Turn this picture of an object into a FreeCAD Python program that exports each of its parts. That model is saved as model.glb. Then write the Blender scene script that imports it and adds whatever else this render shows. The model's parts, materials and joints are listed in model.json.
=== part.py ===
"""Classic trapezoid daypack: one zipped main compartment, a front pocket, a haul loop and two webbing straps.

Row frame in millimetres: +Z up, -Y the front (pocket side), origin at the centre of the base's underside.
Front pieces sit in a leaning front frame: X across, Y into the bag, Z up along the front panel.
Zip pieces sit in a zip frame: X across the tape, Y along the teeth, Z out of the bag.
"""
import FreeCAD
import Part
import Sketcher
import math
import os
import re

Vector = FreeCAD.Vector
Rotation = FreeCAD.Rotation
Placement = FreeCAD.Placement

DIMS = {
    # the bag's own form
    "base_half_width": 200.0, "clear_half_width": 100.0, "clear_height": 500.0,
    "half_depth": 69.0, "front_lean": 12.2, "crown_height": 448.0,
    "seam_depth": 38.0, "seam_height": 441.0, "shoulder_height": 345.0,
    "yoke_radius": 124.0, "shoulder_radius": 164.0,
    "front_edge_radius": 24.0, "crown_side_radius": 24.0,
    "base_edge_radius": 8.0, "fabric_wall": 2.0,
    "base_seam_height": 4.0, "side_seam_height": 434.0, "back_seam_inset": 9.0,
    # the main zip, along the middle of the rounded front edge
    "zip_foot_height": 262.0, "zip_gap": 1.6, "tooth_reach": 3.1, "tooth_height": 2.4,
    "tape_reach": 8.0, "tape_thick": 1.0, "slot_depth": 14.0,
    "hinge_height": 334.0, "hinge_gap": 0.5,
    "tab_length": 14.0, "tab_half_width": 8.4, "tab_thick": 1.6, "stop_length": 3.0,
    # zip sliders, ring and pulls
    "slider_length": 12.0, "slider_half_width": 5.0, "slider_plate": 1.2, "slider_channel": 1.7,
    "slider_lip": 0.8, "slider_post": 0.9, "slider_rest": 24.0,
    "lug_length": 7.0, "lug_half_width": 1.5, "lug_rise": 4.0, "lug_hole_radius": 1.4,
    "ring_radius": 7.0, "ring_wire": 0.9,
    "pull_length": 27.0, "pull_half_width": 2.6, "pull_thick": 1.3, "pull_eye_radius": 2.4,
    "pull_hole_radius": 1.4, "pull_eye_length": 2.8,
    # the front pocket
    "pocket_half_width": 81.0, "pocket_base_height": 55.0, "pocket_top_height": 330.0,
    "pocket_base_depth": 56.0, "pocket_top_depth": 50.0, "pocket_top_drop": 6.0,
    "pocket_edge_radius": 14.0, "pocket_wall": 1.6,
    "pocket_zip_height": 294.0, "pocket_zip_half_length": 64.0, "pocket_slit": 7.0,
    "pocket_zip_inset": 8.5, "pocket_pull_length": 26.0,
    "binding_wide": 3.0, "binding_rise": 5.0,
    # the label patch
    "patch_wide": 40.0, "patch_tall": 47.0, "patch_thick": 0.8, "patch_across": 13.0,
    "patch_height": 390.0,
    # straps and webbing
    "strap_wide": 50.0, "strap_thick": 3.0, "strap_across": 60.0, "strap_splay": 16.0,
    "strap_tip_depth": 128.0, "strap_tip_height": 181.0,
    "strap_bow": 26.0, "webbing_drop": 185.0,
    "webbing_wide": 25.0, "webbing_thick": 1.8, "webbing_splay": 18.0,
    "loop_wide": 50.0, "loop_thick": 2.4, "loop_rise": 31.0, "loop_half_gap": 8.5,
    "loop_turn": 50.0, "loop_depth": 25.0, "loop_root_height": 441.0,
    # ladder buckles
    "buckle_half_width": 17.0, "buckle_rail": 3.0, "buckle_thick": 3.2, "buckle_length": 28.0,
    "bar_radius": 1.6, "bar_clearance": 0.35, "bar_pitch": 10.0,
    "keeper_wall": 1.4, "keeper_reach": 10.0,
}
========
▶ Written instruction
Beginning at the top of the data, extract each line through the line containing "Placement = FreeCAD.Placement" and return those lines exactly, with nothing added.

▶ Result below
Turn this picture of an object into a FreeCAD Python program that exports each of its parts. That model is saved as model.glb. Then write the Blender scene script that imports it and adds whatever else this render shows. The model's parts, materials and joints are listed in model.json.
=== part.py ===
"""Classic trapezoid daypack: one zipped main compartment, a front pocket, a haul loop and two webbing straps.

Row frame in millimetres: +Z up, -Y the front (pocket side), origin at the centre of the base's underside.
Front pieces sit in a leaning front frame: X across, Y into the bag, Z up along the front panel.
Zip pieces sit in a zip frame: X across the tape, Y along the teeth, Z out of the bag.
"""
import FreeCAD
import Part
import Sketcher
import math
import os
import re

Vector = FreeCAD.Vector
Rotation = FreeCAD.Rotation
Placement = FreeCAD.Placement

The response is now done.